Fast-forward fifteen million years later, we are faced with the Mesocyon and later the Miocene.

Larger brains characterize these animals compared to their predecessors, and they took on the dog-like appearance we are used to today.

They possessed some of the most basic instincts in modern-day dogs, for example, remembering their family’s faces. This gave birth to the pack mentality we see in dogs.

Pleistocene Era

By this time, wolves had made their big reveal. They developed many instincts that they used to their advantage, such as walking on all fours, hunting down prey, and a strong pack mentality.

Cenozoic Era – Present Day

At this time, the final stage of evolution in canines were the wolves and jackals. They are the closest animals we are familiar with before dogs were domesticated.

Can Dogs Return To The Wild?

The animals that we have as dogs today are a far reach from their ancestors. The process of domestication has eliminated the primal instinct of survival in them.

As a result, these pups need us more than we could imagine.

Figuratively speaking, it isn’t easy to imagine a world with dogs as they were before domestication. No more Great Danes, Dalmatians, or pugs.

Canines on their back, jiggling in excitement as you call them a good boy, will become a thing of the past. And the life-long memories will be replaced with a void.

Cats have a better chance of surviving if released into the wild. This is because they never lost their drive to be independent hunters.

In addition, let’s not forget that domestication happened over thousands of years.
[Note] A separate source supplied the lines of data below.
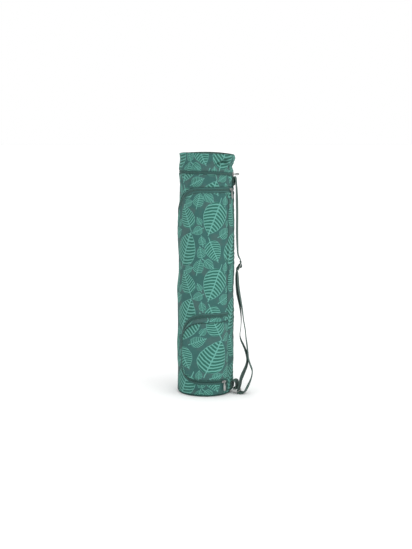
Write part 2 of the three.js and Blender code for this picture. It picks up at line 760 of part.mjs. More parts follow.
// Rows of one of the strap's tables as places and yaws between two heights
function strapRun(table, low, high) {
  return table.map(({ at, out, fore, yaw }) => {
    const z = THREE.MathUtils.lerp(low, high, at);
    return { place: new THREE.Vector3(radius + out * strapReach, -fore * strapWidth, z), yaw };
  });
}

const halfStrap = strapThickness / 2;
const adjusterMiddle = new THREE.Vector3(radius + adjusterOut, -adjusterFore, adjusterHeight);
const leanSine = Math.sin(adjusterLean * degree);
const leanCosine = Math.cos(adjusterLean * degree);
const adjusterDown = new THREE.Vector3(-leanSine, 0, -leanCosine);
const adjusterOutward = new THREE.Vector3(leanCosine, 0, -leanSine);

// A point beside the adjuster: down along it and outwards from its plate
function byAdjuster(down, outward) {
  return adjusterMiddle.clone()
    .addScaledVector(adjusterDown, down)
    .addScaledVector(adjusterOutward, outward);
}

// The strap, from its sewn foot to the end hooked round the adjuster's middle bar
function strapRoute() {
  const onSide = (z, standoff) => {
    const distance = skin(strapTurn, z) + seatGap + halfStrap + standoff;
    return { place: new THREE.Vector3(...onTurn(strapTurn, distance, z)), yaw: 90 - strapTurn };
  };
  const foot = [
    onSide(strapFootHeight, strapFootLift),
    onSide((strapFootHeight + strapArchHeight) / 2, strapFootLift),
    onSide(strapArchHeight, strapFootLift),
    onSide(strapArchHeight + strapArchRise * 0.45, strapArchRise * 0.5),
    onSide(strapArchHeight, strapArchRise),
  ];
  const layer = strapThickness + clearance;
  const beside = adjusterThickness / 2 + clearance + halfStrap;
  const over = beside + layer;
  const pass = [
    byAdjuster(-adjusterBarPitch - adjusterBar, -beside),
    byAdjuster(-adjusterBarPitch, -beside - clearance),
    byAdjuster(-adjusterBarPitch + adjusterBar * 0.9, -beside),
    byAdjuster(-adjusterBarPitch * 0.56, beside * 0.3),
    byAdjuster(-adjusterBar * 1.4, over - layer * 0.3),
    byAdjuster(-adjusterBar / 2, over + clearance),
    byAdjuster(adjusterBar * 0.6, over),
    byAdjuster(adjusterBarPitch * 0.45, beside * 0.6),
    byAdjuster(adjusterBarPitch - adjusterBar * 0.9, -beside),
    byAdjuster(adjusterBarPitch, -beside - clearance),
    byAdjuster(adjusterBarPitch + adjusterBar, -beside),
  ].map((place) => ({ place, yaw: 0 }));
  const wrap = ringWire / 2 + clearance + halfStrap;
  const roundBar = ringWrap.map((angle) => ({
    place: inRingPlane(
      strapBar.out + wrap * Math.cos(angle * degree),
      strapBar.z + wrap * Math.sin(angle * degree),
    ),
    yaw: 90 - ringTurn,
  }));
  const corner = (clearance + halfStrap) * 0.75;
  const hook = [
    byAdjuster(adjusterBarPitch + adjusterBar, -over),
    byAdjuster(adjusterBarPitch, -over - clearance),
    byAdjuster(adjusterBarPitch / 2, -over + layer * 0.4),
    byAdjuster(0, -beside),
    byAdjuster(-adjusterBar / 2 - corner, -adjusterThickness / 2 - corner),
    byAdjuster(-adjusterBar / 2 - clearance - halfStrap, 0),
    byAdjuster(-adjusterBar / 2 - corner, adjusterThickness / 2 + corner),
    byAdjuster(0, beside),
  ].map((place) => ({ place, yaw: 0 }));
  return [
    ...foot, ...strapRun(upperRun, adjusterHeight, strapArchHeight), ...pass,
    ...strapRun(outerRun, 0, adjusterHeight), ...roundBar,
    ...strapRun(innerRun, 0, adjusterHeight), ...hook,
  ];
}

// The tab: up from the base seam, out over an arch, and round the ring's near bar
function tabRoute() {
  const wrap = ringWire / 2 + clearance + halfStrap;
  const onSide = (z) => skin(ringTurn, z) + seatGap + halfStrap;
  const arch = (tabBar.out + wrap - onSide(tabArchHeight)) / 2;
  const archOut = onSide(tabArchHeight) + arch;
  const places = [
    [onSide(tabFootHeight), tabFootHeight],
    [onSide((tabFootHeight + tabArchHeight) / 2), (tabFootHeight + tabArchHeight) / 2],
    [onSide(tabArchHeight), tabArchHeight],
    [archOut - arch * 0.7, tabArchHeight + arch * 0.5],
    [archOut, tabArchHeight + arch * 0.7],
    [archOut + arch * 0.7, tabArchHeight + arch * 0.4],
    [tabBar.out + wrap, tabArchHeight - arch * 0.3],
    [tabBar.out + wrap, tabBar.z + wrap],
    [tabBar.out + wrap, tabBar.z],
    [tabBar.out + wrap * 0.7, tabBar.z - wrap * 0.7],
    [tabBar.out, tabBar.z - wrap],
    [tabBar.out - wrap * 0.7, tabBar.z - wrap * 0.7],
    [tabBar.out - wrap, tabBar.z],
    [tabBar.out - wrap, tabBar.z + wrap * 1.6],
  ];
  return places.map(([out, z]) => ({ place: inRingPlane(out, z), yaw: 90 - ringTurn }));
}

// Materials, in the colours of the photo
const printedCloth = new THREE.MeshStandardMaterial({ color: 0x437a6c, roughness: 0.9, metalness: 0 });
const plainCloth = new THREE.MeshStandardMaterial({ color: 0x3b5f58, roughness: 0.9, metalness: 0 });
const zipCloth = new THREE.MeshStandardMaterial({ color: 0x44685f, roughness: 0.8, metalness: 0 });
const strapCloth = new THREE.MeshStandardMaterial({ color: 0x4a6e62, roughness: 0.85, metalness: 0 });
const nickel = new THREE.MeshStandardMaterial({ color: 0xc9cbc8, roughness: 0.28, metalness: 1 });

const bag = new THREE.Group();

function addPiece(name, geometry, material, parent = bag) {
  const mesh = new THREE.Mesh(geometry, material);
  mesh.name = name;
  parent.add(mesh);
  return mesh;
}

addPiece('base_panel', basePanel(), plainCloth);
addPiece('base_piping', basePiping(), plainCloth);
addPiece('front_panel', frontPanel(), printedCloth);
addPiece('side_panel', sidePanel(), printedCloth);
addPiece('upper_panel', upperPanel(), printedCloth);
addPiece('back_panel', backPanel(), printedCloth);
addPiece('collar', collarPiece(), printedCloth);
addPiece('main_zip_tape', mainZipTape(), zipCloth);
addPiece('collar_zip_tape', collarZipTape(), zipCloth);
addPiece('pocket_zip_tape', pocketTape(), zipCloth);
addPiece('pocket_gusset', pocketGusset(), printedCloth);
addPiece('pocket_front', pocketFront(), printedCloth);

// A slider and its pull on the bag's outside. Roll turns the pair about the outward direction,
// and swing lifts the pull off the cloth.
function addZipEnd(name, { turn, z, lift, roll = 0, swing = 0 }) {
  const seat = new THREE.Group();
  seat.position.set(...onTurn(turn, skin(turn, z) + lift + seatGap, z));
  seat.rotation.z = turn * degree;
  const rolled = new THREE.Group();
  rolled.rotation.y = roll * degree;
  seat.add(rolled);
  bag.add(seat);
  addPiece(`${name}_slider`, sliderGeometry(), nickel, rolled);
  const pull = addPiece(`${name}_pull`, pullGeometry(), nickel, rolled);
  pull.position.set(0, -sliderThickness - bridgeRise + bridgeWire + clearance + pullThickness / 2, 0);
  pull.rotation.x = -swing * degree;
}

addZipEnd('main_zip', { turn: mainSliderTurn, z: mainZipHeight, lift: 0, swing: 4 });
addZipEnd('pocket_zip', {
  turn: pocketSliderTurn, z: pocketBottom + pocketTapeWidth / 2, lift: seatGap + tapeWall, swing: 4,
});
addZipEnd('collar_zip', {
  turn: collarSliderTurn, z: seamHeight(collarSliderTurn), lift: 0, roll: -90, swing: collarPullLift,
});

addPiece('shoulder_strap', webbing(strapRoute()), strapCloth);
addPiece('strap_tab', webbing(tabRoute()), strapCloth);
addPiece('strap_ring', ringGeometry(), nickel);

// The adjuster's bars lie along Y, and its long side follows the strap
const adjuster = addPiece('strap_adjuster', adjusterGeometry(), nickel);
adjuster.position.copy(adjusterMiddle);
adjuster.setRotationFromMatrix(new THREE.Matrix4().makeBasis(
  new THREE.Vector3(0, 1, 0),
  adjusterDown,
  new THREE.Vector3().crossVectors(new THREE.Vector3(0, 1, 0), adjusterDown),
));

export default bag;
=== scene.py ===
"""A printed cloth bag for a rolled yoga mat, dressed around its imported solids.

Metres, +Z up, the front of the bag towards -Y and the shoulder strap on its +X side.
A place on the cloth is given by its turn, in degrees from the front towards +X, and its height.
"""
import math

import bmesh
import bpy
import numpy as np
from mathutils import Matrix, Vector


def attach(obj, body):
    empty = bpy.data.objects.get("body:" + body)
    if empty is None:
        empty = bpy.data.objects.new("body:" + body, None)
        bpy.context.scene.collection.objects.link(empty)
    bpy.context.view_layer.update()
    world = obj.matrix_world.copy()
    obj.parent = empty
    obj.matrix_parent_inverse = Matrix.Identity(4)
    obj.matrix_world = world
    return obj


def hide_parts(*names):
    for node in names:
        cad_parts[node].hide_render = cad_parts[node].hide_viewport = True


bl_info = {
    "name": "Yoga Mat Bag",
    "version": (1, 0, 0),
    "blender": (4, 5, 0),
    "location": "3D View > Sidebar > Mat Bag",
    "description": "Builds a printed cloth mat bag with zips, a pocket and a webbing strap",
    "category": "Add Mesh",
}

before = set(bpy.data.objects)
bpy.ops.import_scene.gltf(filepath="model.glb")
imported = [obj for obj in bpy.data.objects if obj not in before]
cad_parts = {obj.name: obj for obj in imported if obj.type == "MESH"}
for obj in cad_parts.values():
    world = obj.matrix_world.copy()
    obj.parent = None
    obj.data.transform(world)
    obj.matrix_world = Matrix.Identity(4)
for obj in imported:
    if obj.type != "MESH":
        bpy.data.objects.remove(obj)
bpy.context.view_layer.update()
MM = 0.001


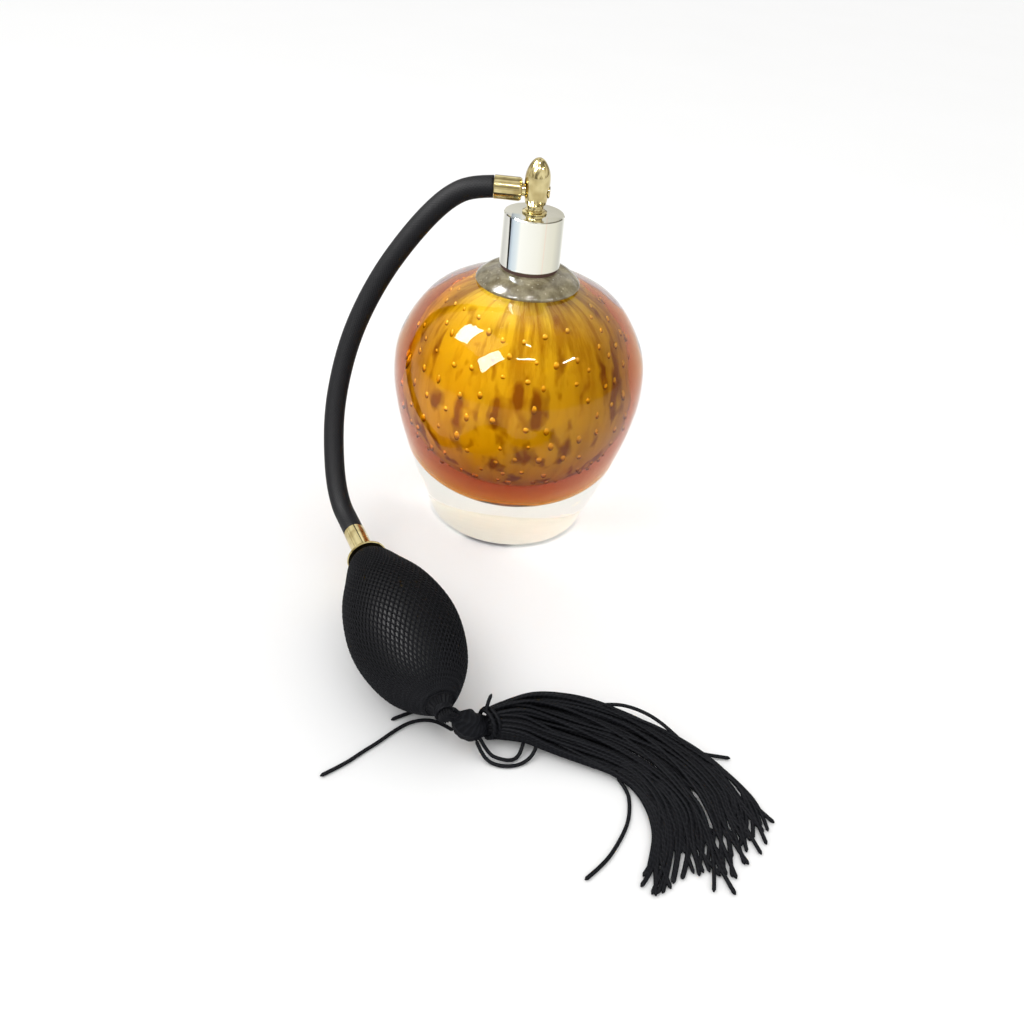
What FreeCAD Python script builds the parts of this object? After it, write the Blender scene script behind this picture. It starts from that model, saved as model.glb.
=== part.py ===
import FreeCAD, Part
import math
import os
import Sketcher

V = FreeCAD.Vector

# ---------------------------------------------------------------- driving dimensions, mm
SIZES = {
    # glass bottle
    "foot_radius": 27.0,
    "body_radius": 45.2,
    "body_widest": 58.0,
    "reservoir_floor": 26.0,
    "reservoir_radius": 35.5,
    "ring_radius": 18.0,
    "ring_bottom": 93.4,
    "ring_top": 98.8,
    "ring_seat": 10.4,
    "neck_radius": 7.5,
    "neck_bore": 6.2,
    "neck_top": 112.4,
    # threaded collar on the neck, its cement and its gasket
    "cement_wall": 0.2,
    "collar_bottom": 99.9,
    "collar_root": 8.45,
    "collar_flange": 9.0,
    "gasket_radius": 9.7,
    "thread_pitch": 1.8,
    "thread_depth": 0.6,
    "thread_width": 0.75,
    "thread_start": 102.6,
    "thread_turns": 4.0,
    # screw cap
    "cap_bottom": 100.0,
    "cap_top": 117.3,
    "cap_radius": 10.3,
    "cap_taper": 0.3,
    "cap_bore": 9.25,
    "cap_roof": 1.2,
    "cap_eye": 3.2,
    # washer, stem and base ring under the head
    "washer_radius": 8.8,
    "washer_thickness": 1.2,
    "flange_radius": 8.6,
    "stem_radius": 3.0,
    "spigot_radius": 2.0,
    "base_ring_radius": 4.1,
    "waist_radius": 2.8,
    # spray head, arm and jets
    "head_bottom": 119.0,
    "head_radius": 4.15,
    "head_top": 134.7,
    "arm_height": 124.3,
    "cross_bore": 1.6,
    "arm_radius": 2.0,
    "ferrule_radius": 3.7,
    "ferrule_end": 13.8,
    "tube_radius": 1.2,
    "tube_bore": 0.7,
    "tube_bottom": 29.0,
    # hose
    "hose_radius": 3.5,
    "hose_bore": 1.95,
    # bulb, lying with its axis level
    "bulb_height": 17.4,
    "bulb_length": 67.5,
    "rubber_radius": 16.8,
    "rubber_wall": 1.7,
    "net_gap": 0.15,
    "net_thickness": 0.35,
    "mouth_bore": 3.1,
    "tail_bore": 3.4,
    "mouth_flange": 6.8,
    "bulb_ferrule": 15.0,
    # intake valve and tassel
    "valve_radius": 3.3,
    "ball_radius": 1.5,
    "tie_radius": 0.9,
    "knot_radius": 5.2,
    "strand_radius": 0.55,
    "skirt_height": 2.6,
    "pile_height": 8.5,
}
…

Reversing this would likely take the same amount of time or longer.

Conclusion

People and dogs have developed a bond that can’t be replicated with any other animal. It has made a living with each other and looking after one another a priority to both parties.

While science continues to dig deep into how this relationship came into existence, all we know is that it is here now, and we don’t intend to let go of it anytime soon.